Source excerpt>
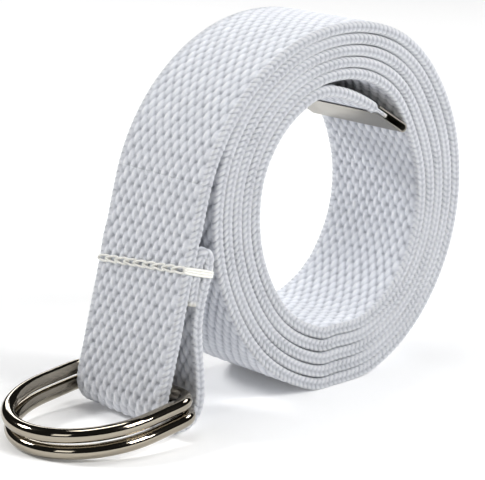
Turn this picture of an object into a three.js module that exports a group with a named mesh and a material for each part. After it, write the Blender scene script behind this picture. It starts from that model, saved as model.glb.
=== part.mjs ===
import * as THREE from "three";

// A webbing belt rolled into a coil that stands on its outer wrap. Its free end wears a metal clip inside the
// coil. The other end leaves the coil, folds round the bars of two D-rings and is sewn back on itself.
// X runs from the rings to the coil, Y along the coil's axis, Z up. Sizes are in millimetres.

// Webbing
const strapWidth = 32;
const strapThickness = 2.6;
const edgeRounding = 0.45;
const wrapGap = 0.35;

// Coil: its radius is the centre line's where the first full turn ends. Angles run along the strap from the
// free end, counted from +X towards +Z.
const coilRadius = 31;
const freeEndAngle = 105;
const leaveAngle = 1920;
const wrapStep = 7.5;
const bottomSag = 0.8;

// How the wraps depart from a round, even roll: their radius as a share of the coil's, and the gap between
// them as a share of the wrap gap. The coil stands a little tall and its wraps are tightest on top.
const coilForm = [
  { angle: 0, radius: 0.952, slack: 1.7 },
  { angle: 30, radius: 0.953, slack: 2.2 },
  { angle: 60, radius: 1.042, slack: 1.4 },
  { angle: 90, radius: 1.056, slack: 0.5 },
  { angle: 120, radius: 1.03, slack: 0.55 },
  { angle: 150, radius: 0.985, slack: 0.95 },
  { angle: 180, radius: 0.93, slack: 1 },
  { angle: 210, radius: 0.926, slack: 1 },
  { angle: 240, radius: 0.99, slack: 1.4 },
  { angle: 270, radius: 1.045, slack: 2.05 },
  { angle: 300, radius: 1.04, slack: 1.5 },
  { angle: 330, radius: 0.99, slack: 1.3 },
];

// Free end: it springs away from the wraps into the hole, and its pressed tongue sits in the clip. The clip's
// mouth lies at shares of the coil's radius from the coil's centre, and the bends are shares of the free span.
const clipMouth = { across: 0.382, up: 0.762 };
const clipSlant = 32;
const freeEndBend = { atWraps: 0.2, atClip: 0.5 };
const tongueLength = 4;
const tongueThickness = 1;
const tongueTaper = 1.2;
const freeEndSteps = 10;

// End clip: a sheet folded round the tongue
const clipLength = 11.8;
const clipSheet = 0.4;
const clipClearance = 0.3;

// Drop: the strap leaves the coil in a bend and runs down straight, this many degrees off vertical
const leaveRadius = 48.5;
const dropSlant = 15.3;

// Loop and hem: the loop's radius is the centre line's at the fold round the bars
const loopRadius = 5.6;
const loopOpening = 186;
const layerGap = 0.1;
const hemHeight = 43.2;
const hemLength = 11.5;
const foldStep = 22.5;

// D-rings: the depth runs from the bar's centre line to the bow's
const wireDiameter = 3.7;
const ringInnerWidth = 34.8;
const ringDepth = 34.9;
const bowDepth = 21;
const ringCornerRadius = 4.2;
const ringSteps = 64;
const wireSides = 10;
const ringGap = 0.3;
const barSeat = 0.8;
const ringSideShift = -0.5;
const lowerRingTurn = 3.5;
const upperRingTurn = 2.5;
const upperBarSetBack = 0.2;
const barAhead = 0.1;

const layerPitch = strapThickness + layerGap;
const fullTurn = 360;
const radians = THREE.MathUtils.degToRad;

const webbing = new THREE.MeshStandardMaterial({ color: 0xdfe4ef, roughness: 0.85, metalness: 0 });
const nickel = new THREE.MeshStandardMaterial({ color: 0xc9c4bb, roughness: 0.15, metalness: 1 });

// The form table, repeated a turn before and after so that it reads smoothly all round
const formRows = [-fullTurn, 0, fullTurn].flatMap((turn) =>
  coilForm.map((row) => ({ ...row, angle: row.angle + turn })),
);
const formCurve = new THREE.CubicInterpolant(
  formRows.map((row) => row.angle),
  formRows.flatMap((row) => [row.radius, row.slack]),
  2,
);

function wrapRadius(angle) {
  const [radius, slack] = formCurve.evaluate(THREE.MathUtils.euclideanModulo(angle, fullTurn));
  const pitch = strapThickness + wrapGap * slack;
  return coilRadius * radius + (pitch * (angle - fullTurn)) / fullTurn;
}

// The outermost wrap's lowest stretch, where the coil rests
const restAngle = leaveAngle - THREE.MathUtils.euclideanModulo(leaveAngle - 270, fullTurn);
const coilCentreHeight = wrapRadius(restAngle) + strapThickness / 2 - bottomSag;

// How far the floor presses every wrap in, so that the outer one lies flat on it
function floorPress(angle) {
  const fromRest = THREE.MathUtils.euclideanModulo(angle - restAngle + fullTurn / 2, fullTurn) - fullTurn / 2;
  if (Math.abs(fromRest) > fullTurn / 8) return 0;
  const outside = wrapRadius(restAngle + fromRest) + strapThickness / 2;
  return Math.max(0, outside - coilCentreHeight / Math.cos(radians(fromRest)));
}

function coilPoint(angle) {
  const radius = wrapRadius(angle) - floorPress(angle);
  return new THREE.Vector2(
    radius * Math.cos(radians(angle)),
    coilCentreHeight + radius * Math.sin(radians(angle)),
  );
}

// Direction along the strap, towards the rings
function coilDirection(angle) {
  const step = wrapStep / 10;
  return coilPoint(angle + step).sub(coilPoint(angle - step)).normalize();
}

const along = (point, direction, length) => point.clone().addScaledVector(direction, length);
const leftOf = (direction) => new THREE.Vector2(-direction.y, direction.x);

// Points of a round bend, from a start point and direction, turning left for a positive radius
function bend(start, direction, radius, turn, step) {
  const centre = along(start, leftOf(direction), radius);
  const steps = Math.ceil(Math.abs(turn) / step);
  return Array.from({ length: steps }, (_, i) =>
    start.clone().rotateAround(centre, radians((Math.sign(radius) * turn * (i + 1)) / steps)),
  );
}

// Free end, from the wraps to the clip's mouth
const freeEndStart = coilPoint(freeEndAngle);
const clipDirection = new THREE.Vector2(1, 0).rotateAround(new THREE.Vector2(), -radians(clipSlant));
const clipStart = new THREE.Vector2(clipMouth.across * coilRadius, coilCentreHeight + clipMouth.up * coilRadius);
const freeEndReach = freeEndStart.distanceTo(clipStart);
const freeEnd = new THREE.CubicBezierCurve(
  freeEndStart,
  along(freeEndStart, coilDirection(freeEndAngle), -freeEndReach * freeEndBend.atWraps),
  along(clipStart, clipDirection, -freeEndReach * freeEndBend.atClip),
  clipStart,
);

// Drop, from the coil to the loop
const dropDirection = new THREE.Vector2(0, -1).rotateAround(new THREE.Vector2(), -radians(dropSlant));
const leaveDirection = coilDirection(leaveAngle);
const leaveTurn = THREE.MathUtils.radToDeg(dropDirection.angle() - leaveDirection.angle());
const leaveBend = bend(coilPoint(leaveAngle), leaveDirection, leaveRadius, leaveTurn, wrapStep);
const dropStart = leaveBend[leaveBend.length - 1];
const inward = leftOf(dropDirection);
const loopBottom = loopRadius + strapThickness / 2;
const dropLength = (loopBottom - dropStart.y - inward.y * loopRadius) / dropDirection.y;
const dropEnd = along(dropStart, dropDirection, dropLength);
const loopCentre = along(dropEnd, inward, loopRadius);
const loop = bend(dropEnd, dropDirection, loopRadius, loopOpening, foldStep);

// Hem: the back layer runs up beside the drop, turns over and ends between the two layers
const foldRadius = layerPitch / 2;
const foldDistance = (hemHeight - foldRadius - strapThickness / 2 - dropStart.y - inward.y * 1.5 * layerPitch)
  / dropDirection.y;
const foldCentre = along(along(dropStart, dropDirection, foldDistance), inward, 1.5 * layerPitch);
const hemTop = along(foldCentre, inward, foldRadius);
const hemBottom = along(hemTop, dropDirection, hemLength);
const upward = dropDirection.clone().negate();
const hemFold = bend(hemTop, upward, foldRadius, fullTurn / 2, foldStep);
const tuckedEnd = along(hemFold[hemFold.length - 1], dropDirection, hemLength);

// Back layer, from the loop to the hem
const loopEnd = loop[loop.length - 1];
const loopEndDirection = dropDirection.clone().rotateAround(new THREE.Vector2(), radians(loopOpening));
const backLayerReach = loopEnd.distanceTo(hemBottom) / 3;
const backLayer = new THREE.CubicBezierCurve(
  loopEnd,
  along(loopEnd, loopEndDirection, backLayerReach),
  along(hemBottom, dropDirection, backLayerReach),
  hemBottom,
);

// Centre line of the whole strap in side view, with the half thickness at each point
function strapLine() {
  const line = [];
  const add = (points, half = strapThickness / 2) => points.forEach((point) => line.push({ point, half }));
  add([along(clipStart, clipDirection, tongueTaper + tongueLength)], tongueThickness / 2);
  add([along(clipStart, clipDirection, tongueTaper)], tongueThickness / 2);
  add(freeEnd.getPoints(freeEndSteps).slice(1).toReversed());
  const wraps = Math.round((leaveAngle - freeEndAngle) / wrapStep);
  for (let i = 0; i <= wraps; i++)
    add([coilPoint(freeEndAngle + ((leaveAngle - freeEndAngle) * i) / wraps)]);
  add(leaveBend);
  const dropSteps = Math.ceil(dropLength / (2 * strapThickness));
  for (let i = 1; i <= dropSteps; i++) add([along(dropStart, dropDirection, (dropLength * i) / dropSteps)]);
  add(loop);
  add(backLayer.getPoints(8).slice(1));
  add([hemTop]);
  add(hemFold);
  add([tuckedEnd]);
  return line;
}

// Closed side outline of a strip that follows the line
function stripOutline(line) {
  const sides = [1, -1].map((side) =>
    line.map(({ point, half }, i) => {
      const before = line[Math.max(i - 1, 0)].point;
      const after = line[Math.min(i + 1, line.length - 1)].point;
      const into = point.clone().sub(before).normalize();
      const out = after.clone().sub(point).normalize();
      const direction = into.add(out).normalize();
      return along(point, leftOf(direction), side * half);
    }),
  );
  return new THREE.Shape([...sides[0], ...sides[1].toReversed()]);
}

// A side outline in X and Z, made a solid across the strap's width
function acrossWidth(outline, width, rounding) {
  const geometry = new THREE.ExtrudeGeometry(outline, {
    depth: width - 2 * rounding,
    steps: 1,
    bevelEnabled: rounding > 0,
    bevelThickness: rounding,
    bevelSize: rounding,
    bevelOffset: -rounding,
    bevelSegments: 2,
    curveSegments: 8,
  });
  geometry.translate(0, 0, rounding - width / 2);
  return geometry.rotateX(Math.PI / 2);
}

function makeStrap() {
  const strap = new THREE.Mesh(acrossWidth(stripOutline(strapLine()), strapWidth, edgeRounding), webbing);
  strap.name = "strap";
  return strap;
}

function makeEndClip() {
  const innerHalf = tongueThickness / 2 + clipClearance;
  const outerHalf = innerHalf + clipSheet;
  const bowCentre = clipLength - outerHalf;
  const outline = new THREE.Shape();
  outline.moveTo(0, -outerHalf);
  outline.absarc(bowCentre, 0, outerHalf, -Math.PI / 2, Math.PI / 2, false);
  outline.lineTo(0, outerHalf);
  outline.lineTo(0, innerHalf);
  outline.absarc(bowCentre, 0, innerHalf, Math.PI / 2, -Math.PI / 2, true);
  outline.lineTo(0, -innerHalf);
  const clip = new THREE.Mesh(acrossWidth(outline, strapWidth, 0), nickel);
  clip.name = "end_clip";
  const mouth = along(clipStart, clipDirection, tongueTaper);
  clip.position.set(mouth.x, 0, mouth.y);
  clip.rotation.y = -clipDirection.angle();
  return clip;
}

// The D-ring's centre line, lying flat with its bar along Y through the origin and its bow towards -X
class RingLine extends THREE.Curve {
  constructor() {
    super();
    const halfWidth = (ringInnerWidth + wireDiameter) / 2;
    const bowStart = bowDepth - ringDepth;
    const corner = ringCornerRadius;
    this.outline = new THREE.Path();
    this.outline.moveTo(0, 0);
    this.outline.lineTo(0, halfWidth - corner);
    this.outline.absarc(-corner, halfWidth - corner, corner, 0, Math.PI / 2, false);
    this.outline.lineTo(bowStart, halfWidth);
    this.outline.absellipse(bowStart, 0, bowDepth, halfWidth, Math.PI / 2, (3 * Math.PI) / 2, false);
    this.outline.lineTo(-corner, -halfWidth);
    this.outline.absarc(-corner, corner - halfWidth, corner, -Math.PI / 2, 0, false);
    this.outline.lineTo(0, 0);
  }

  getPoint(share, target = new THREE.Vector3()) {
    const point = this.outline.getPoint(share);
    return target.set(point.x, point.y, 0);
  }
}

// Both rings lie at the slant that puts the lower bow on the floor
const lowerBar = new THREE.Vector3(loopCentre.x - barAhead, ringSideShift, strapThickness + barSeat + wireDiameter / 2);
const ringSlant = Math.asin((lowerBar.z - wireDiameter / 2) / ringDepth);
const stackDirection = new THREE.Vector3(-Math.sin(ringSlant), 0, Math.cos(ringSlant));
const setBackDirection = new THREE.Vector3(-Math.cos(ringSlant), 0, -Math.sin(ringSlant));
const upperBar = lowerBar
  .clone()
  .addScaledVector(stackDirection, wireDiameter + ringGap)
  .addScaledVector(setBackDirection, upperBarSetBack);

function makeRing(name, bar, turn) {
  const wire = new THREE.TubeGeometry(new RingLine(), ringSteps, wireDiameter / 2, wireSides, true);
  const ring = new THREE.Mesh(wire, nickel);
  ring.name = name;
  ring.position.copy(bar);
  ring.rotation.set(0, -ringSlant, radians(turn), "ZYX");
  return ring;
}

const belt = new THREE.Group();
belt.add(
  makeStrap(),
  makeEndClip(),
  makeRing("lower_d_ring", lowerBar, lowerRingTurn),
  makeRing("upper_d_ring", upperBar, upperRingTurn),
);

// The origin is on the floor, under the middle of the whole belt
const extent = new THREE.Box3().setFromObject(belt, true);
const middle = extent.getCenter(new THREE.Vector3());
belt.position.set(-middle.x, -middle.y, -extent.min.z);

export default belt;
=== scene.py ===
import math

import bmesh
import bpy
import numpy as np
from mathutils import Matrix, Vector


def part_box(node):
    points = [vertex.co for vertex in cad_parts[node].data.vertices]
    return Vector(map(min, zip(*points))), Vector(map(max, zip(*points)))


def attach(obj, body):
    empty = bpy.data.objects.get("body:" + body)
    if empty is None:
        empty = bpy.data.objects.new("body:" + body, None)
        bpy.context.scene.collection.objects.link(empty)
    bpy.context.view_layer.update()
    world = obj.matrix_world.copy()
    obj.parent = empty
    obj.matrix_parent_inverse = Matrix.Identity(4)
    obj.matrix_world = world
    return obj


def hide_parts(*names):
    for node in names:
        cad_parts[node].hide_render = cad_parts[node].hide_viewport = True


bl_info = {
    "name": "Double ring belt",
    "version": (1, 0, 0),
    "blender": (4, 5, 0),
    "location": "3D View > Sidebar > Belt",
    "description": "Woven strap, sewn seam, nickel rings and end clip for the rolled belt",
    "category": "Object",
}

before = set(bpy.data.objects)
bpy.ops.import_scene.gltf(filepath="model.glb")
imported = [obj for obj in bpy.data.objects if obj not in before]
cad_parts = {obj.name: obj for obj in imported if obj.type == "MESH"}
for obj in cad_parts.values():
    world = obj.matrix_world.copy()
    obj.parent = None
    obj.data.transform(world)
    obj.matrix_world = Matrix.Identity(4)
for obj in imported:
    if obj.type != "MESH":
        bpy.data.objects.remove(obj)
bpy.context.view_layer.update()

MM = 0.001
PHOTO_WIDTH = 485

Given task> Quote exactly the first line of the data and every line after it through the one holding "import * as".

Solution for this exercise>
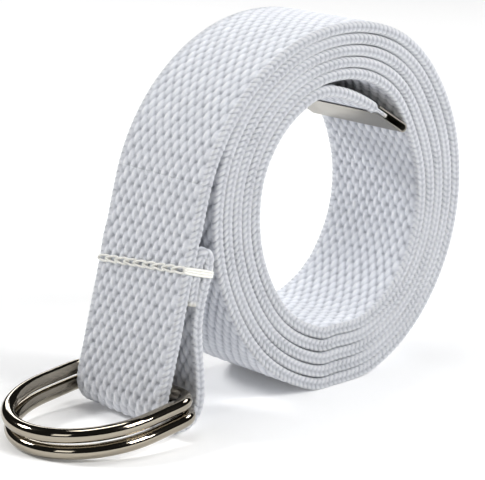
Turn this picture of an object into a three.js module that exports a group with a named mesh and a material for each part. After it, write the Blender scene script behind this picture. It starts from that model, saved as model.glb.
=== part.mjs ===
import * as THREE from "three";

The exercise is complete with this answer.